## [Dataset excerpt]
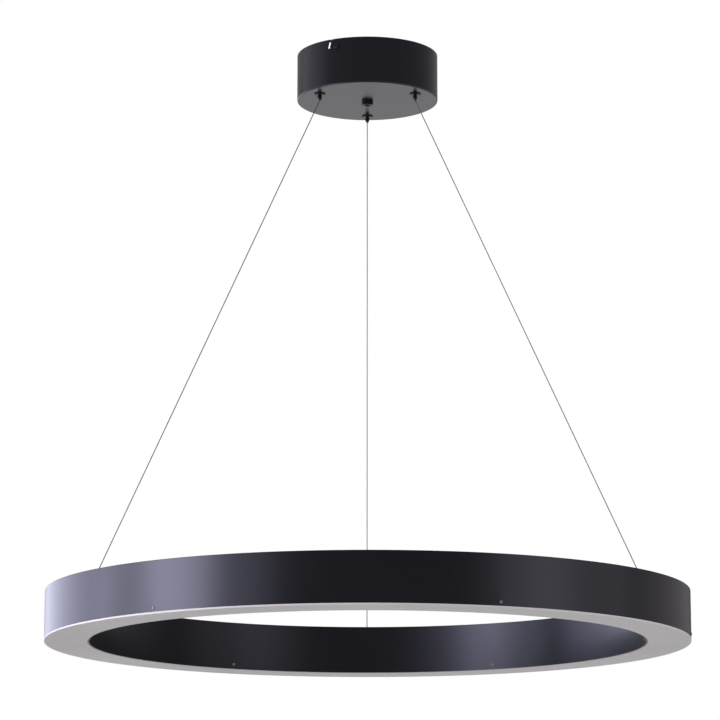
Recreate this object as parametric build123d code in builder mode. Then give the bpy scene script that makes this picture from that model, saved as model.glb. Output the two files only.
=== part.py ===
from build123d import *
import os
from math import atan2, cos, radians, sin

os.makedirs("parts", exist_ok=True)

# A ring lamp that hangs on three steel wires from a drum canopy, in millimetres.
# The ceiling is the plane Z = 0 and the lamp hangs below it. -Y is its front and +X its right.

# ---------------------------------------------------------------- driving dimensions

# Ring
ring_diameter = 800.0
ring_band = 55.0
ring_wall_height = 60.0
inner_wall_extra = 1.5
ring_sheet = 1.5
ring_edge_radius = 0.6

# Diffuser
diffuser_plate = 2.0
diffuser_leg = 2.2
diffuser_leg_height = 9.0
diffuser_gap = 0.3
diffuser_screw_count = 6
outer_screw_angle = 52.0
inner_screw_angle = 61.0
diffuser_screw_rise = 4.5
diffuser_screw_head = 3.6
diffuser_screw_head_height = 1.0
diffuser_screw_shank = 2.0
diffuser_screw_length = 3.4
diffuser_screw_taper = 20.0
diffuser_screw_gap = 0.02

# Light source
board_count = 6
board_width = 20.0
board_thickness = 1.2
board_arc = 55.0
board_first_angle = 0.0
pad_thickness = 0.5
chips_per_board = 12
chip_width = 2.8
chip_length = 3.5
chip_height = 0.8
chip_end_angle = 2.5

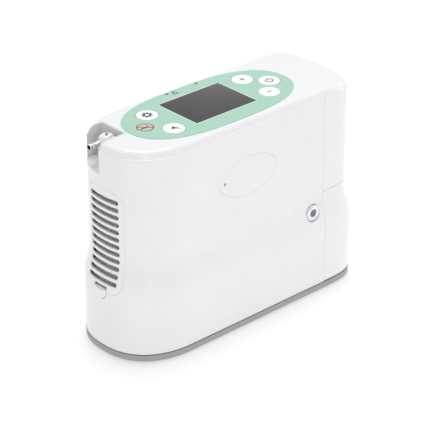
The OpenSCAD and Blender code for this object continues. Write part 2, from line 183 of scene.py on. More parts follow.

## [TASK OBJECTIVE]
Each record should come back exactly as written.

## [SOLUTION FOR THIS PROBLEM]
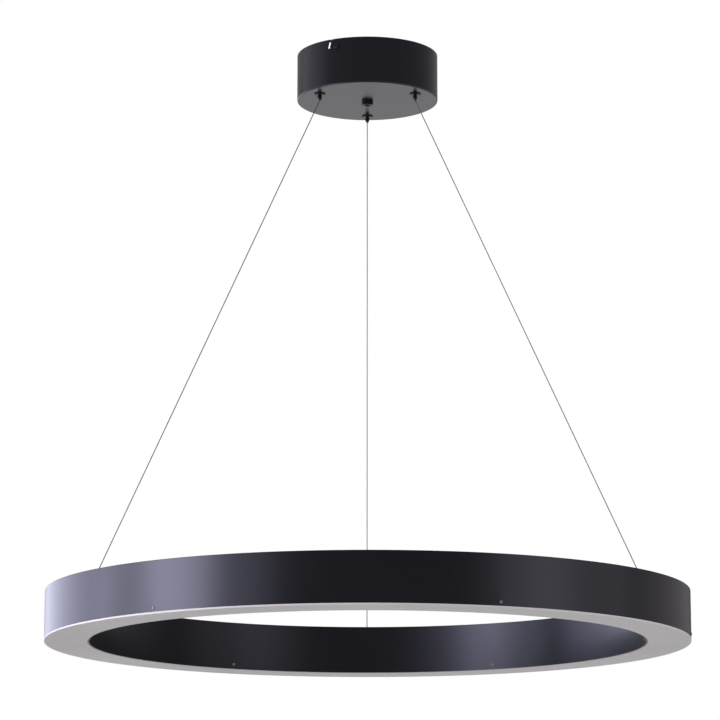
Recreate this object as parametric build123d code in builder mode. Then give the bpy scene script that makes this picture from that model, saved as model.glb. Output the two files only.
=== part.py ===
from build123d import *
import os
from math import atan2, cos, radians, sin

os.makedirs("parts", exist_ok=True)

# A ring lamp that hangs on three steel wires from a drum canopy, in millimetres.
# The ceiling is the plane Z = 0 and the lamp hangs below it. -Y is its front and +X its right.

# ---------------------------------------------------------------- driving dimensions

# Ring
ring_diameter = 800.0
ring_band = 55.0
ring_wall_height = 60.0
inner_wall_extra = 1.5
ring_sheet = 1.5
ring_edge_radius = 0.6

# Diffuser
diffuser_plate = 2.0
diffuser_leg = 2.2
diffuser_leg_height = 9.0
diffuser_gap = 0.3
diffuser_screw_count = 6
outer_screw_angle = 52.0
inner_screw_angle = 61.0
diffuser_screw_rise = 4.5
diffuser_screw_head = 3.6
diffuser_screw_head_height = 1.0
diffuser_screw_shank = 2.0
diffuser_screw_length = 3.4
diffuser_screw_taper = 20.0
diffuser_screw_gap = 0.02

# Light source
board_count = 6
board_width = 20.0
board_thickness = 1.2
board_arc = 55.0
board_first_angle = 0.0
pad_thickness = 0.5
chips_per_board = 12
chip_width = 2.8
chip_length = 3.5
chip_height = 0.8
chip_end_angle = 2.5

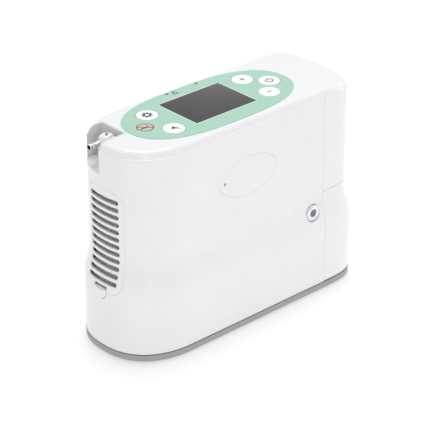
The OpenSCAD and Blender code for this object continues. Write part 2, from line 183 of scene.py on. More parts follow.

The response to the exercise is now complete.